## DATA RECORDS:
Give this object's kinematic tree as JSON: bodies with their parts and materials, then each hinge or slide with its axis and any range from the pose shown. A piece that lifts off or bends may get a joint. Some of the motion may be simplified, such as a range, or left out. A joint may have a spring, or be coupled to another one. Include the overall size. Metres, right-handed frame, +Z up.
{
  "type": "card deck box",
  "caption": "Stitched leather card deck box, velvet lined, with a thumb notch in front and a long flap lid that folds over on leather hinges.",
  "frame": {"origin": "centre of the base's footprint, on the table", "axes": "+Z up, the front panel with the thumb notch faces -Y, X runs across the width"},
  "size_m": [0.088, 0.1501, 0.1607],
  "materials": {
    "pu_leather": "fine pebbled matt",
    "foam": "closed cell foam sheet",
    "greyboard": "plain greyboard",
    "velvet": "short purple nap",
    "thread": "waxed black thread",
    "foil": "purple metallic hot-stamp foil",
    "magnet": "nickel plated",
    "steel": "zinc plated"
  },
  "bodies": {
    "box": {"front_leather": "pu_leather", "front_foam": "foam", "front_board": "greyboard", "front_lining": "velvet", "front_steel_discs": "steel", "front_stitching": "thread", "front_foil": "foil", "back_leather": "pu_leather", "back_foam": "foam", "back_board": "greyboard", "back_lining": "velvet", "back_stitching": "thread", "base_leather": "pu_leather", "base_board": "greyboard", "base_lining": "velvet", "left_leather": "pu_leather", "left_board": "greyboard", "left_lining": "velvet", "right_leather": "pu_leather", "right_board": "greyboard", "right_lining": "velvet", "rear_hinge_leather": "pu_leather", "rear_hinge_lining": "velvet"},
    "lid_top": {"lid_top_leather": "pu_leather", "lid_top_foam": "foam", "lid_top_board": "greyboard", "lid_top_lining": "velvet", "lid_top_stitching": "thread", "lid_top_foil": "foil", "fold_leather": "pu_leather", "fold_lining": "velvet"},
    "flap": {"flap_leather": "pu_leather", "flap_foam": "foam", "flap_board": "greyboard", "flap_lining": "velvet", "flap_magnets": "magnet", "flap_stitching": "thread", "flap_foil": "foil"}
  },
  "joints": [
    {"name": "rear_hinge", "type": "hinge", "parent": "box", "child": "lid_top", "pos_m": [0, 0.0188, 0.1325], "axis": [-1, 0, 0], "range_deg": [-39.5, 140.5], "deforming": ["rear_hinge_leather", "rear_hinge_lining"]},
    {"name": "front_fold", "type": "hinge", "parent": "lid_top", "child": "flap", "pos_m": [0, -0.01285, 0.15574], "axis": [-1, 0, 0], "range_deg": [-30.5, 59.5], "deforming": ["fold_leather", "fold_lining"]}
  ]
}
==
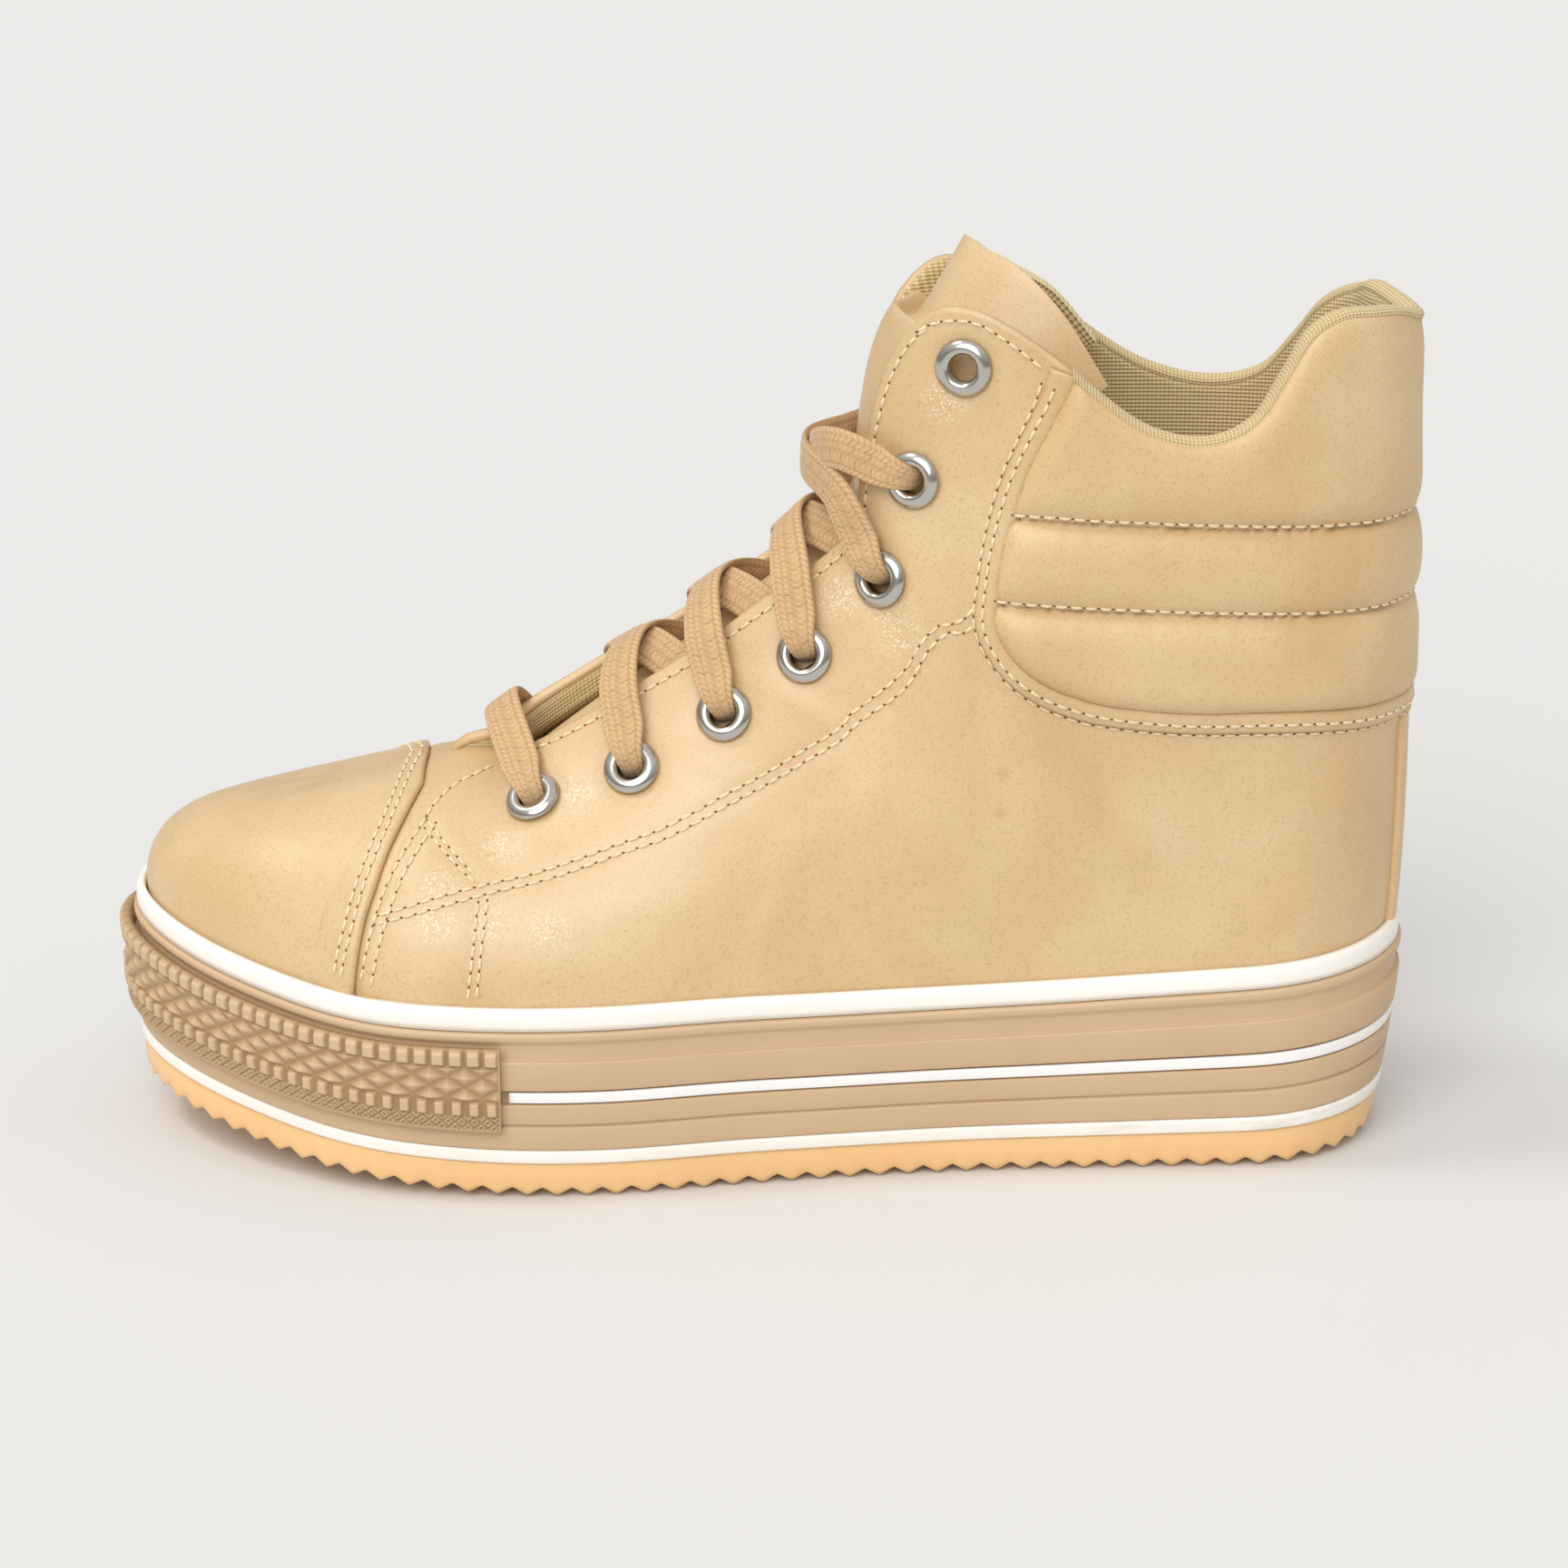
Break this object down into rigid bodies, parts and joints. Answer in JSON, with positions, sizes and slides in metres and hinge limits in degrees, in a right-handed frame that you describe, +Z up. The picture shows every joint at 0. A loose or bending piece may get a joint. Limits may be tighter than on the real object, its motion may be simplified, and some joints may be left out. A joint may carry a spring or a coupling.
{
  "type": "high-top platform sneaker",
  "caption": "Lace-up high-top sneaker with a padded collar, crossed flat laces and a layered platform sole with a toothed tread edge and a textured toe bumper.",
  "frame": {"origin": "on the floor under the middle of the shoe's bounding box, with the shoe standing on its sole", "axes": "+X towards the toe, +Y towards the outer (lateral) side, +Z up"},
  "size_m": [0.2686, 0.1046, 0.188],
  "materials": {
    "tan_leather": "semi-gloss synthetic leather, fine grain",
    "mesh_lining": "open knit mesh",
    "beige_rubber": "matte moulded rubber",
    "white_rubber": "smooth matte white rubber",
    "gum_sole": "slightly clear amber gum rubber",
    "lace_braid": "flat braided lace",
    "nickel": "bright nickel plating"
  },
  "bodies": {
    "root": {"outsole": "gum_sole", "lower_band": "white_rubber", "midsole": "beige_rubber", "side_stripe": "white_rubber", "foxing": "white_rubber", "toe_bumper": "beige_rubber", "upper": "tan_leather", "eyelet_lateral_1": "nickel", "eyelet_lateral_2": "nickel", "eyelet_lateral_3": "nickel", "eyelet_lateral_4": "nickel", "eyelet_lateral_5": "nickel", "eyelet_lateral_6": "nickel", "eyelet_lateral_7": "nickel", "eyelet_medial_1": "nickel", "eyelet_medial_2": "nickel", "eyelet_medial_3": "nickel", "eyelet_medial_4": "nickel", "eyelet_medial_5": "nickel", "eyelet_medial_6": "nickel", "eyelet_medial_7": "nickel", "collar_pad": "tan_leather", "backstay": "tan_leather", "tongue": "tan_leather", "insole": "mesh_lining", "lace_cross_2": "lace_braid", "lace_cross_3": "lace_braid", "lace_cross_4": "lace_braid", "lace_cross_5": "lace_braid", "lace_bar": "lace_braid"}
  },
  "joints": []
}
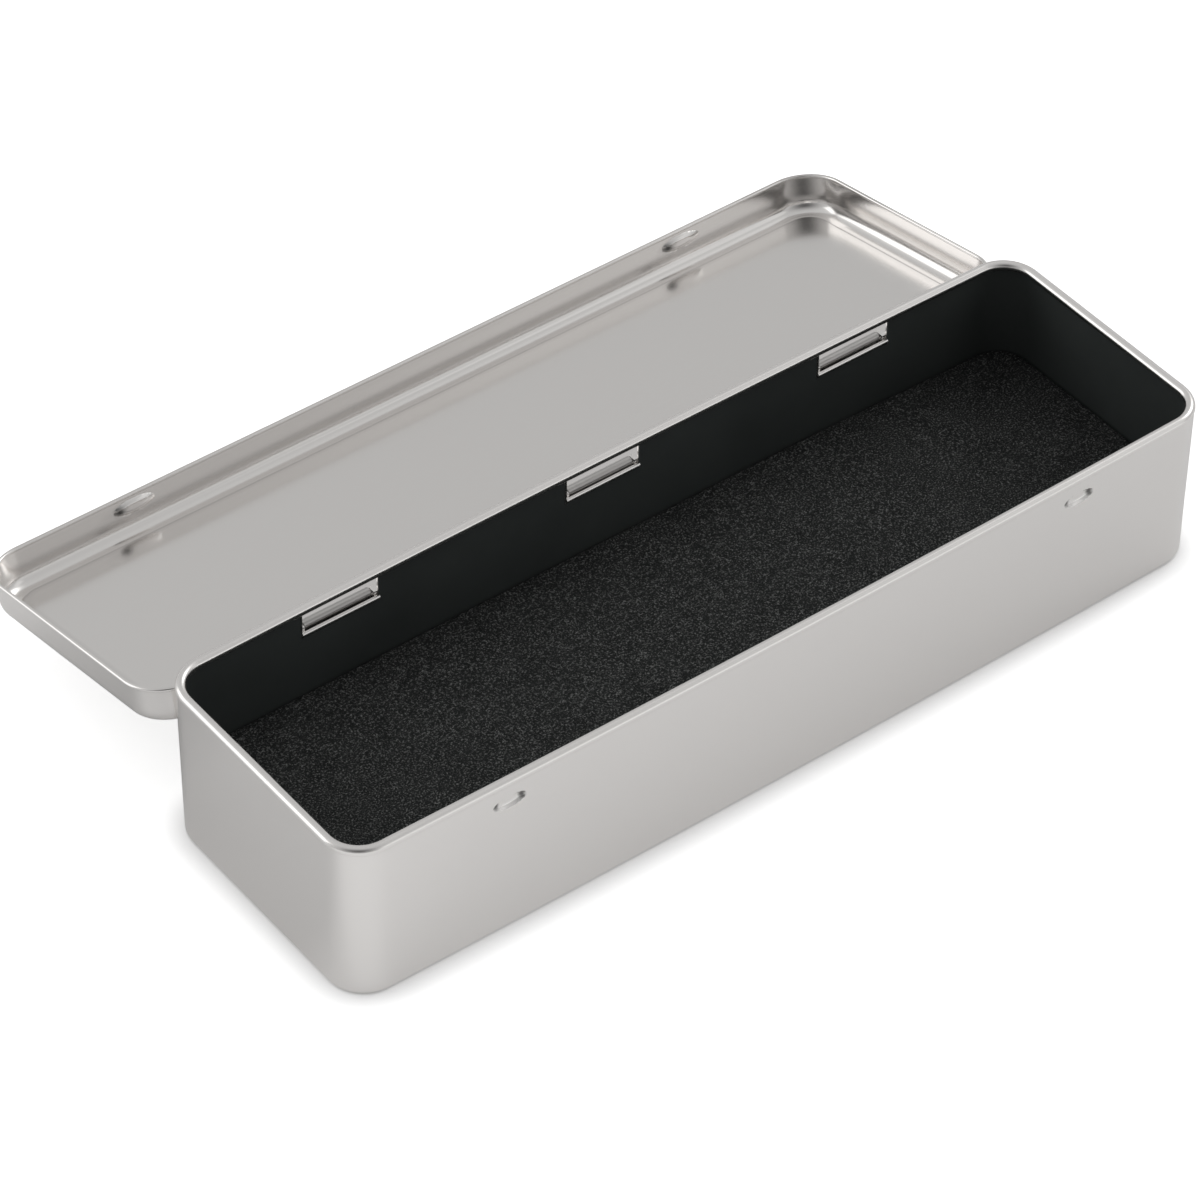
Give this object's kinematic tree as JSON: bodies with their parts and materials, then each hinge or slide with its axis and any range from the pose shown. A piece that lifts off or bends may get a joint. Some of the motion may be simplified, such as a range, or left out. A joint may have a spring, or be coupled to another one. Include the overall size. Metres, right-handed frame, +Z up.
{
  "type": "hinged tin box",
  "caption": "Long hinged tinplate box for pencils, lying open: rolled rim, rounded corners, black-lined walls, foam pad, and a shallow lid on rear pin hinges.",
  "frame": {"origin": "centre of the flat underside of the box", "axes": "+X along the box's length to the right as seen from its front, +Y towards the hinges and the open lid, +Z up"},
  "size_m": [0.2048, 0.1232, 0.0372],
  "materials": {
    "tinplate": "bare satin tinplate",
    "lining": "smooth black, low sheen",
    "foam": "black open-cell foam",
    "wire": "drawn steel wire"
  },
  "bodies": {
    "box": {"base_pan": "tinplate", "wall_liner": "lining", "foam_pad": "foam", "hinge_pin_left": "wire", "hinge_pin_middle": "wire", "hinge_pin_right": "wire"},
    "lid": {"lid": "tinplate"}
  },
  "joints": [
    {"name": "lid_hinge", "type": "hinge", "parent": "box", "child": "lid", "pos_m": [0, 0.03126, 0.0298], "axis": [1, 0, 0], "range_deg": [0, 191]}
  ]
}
* * *
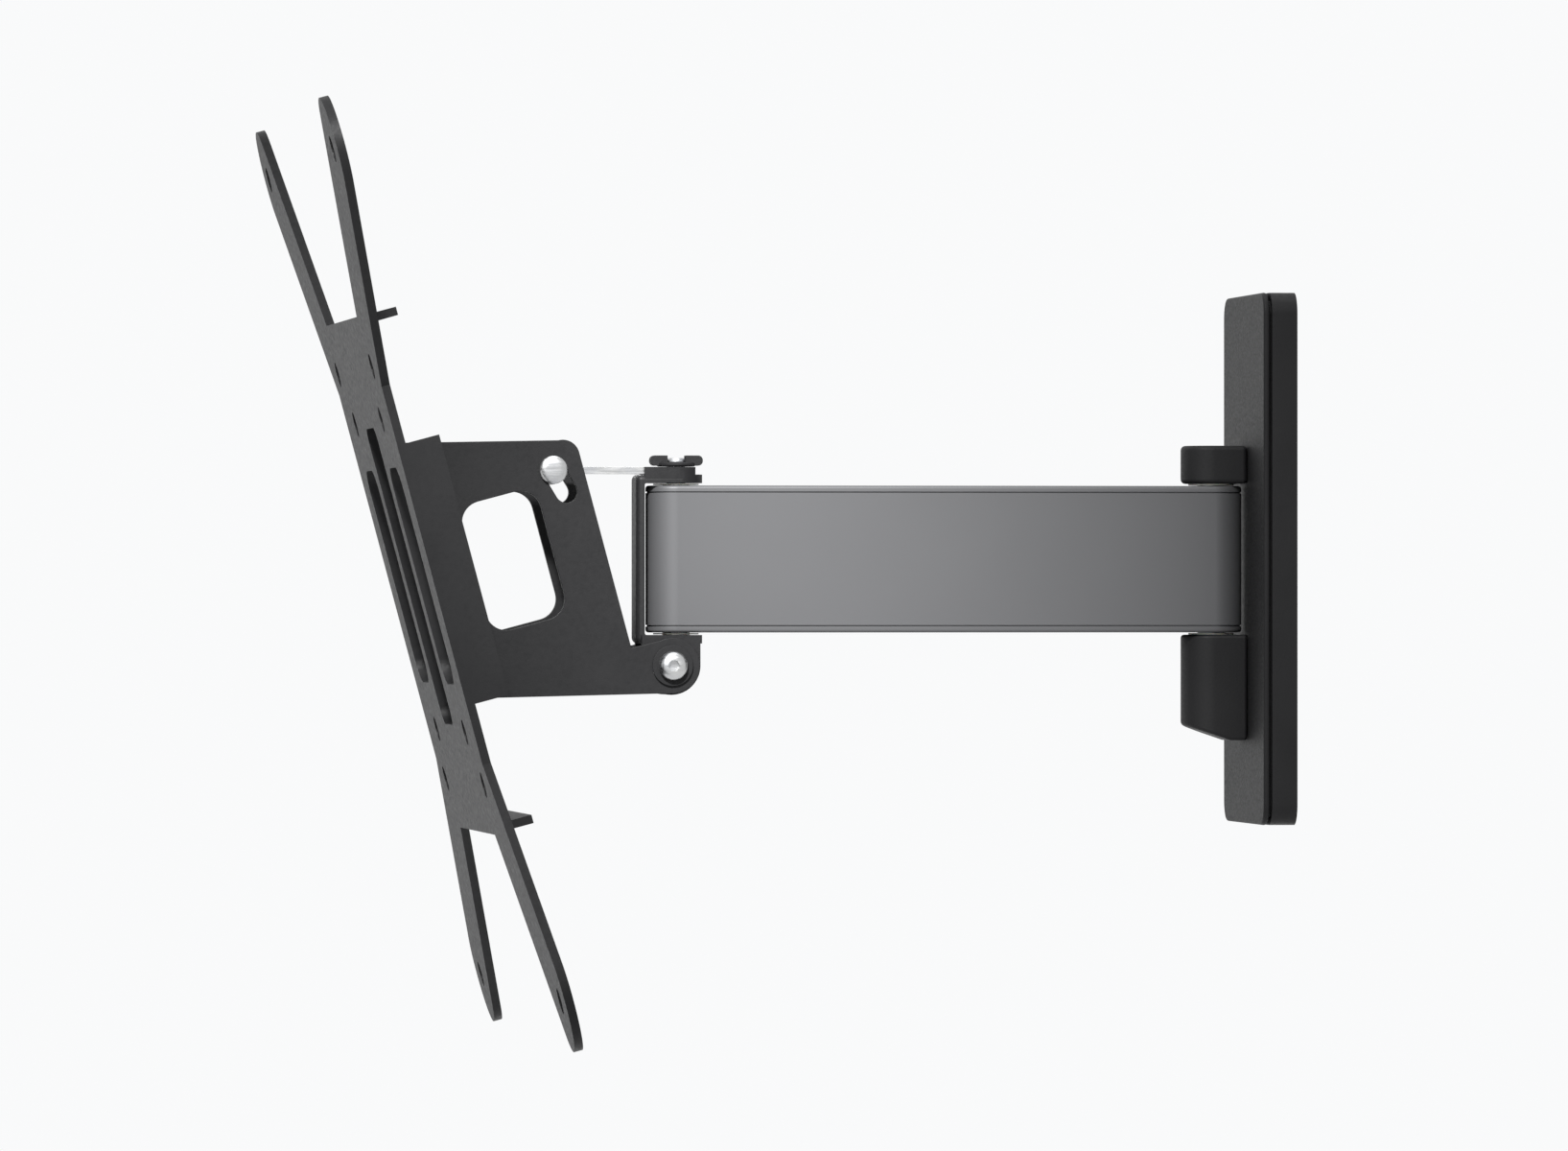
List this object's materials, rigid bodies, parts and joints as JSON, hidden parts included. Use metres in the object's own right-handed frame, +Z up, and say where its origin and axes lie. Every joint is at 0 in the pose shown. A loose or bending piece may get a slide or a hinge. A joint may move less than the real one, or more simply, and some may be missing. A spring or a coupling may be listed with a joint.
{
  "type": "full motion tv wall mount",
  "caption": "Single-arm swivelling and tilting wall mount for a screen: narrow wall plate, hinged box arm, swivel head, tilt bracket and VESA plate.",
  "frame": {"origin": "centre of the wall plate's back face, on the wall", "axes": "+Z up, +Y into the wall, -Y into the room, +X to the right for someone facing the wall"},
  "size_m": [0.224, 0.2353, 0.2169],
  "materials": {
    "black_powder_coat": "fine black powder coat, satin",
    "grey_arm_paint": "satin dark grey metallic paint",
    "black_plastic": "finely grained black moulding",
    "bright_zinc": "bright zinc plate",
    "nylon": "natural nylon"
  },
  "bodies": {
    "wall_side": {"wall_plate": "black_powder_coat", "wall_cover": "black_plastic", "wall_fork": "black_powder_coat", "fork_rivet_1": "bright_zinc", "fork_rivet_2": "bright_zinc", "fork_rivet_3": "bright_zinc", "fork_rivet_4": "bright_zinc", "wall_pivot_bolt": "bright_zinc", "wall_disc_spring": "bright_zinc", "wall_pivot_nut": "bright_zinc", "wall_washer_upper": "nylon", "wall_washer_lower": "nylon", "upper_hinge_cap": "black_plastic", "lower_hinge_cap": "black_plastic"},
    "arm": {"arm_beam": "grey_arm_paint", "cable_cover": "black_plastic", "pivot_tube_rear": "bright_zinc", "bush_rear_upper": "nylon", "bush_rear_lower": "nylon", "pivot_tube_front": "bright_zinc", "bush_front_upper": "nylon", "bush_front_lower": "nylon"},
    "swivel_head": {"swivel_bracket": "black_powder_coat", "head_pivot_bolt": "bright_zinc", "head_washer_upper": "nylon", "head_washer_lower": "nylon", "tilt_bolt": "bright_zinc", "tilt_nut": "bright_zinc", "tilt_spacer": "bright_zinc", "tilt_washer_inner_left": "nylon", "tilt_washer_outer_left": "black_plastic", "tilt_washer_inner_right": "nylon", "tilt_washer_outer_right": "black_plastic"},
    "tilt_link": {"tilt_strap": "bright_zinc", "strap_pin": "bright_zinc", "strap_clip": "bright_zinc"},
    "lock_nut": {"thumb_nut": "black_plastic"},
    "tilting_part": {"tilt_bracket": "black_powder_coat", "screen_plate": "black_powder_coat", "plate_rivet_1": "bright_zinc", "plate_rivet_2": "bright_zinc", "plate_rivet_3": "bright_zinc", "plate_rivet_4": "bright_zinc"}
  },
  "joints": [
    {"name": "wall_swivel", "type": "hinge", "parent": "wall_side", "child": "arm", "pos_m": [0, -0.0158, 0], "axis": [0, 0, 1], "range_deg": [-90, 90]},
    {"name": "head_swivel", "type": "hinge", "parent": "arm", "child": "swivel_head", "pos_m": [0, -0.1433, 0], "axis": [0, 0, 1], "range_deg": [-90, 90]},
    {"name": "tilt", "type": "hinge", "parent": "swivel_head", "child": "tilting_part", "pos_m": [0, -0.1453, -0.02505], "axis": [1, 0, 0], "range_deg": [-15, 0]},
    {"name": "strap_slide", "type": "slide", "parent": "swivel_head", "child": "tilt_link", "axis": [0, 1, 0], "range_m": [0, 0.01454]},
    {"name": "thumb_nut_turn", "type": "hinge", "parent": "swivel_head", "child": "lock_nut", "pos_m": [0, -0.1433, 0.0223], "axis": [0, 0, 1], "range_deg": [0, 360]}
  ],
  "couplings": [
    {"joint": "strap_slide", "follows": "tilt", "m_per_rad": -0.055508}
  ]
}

## AIM OF THE TASK:
Go through the records line by line and count those containing the string "loose". Give only the total.

## RESULT:
2